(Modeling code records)
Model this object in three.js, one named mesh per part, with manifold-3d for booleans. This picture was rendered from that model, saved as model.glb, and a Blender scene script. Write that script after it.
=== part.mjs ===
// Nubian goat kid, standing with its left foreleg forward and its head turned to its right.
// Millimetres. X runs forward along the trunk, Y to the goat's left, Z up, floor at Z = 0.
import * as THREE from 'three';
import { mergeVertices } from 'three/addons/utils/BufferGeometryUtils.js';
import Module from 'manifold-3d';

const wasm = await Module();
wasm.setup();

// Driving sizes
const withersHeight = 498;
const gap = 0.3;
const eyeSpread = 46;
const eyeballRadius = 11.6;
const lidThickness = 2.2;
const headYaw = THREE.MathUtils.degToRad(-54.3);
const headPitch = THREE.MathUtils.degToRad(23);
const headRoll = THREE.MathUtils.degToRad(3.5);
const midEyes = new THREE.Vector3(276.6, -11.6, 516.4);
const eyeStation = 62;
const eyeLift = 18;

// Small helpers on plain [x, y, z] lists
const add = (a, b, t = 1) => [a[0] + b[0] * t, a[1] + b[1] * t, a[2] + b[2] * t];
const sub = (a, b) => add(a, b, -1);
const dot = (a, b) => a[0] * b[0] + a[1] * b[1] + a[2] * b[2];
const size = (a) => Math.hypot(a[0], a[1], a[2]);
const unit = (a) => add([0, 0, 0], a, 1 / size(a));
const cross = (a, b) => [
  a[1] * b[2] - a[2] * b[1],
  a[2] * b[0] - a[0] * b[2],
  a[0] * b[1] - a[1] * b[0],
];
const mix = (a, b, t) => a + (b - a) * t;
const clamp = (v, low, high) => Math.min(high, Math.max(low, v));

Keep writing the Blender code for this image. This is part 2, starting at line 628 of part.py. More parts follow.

§ **SHORT EXERCISE**: From the listing above, return each line with the word "Blender".

§ **COMPLETE OUTPUT**:
Model this object in three.js, one named mesh per part, with manifold-3d for booleans. This picture was rendered from that model, saved as model.glb, and a Blender scene script. Write that script after it.
Keep writing the Blender code for this image. This is part 2, starting at line 628 of part.py. More parts follow.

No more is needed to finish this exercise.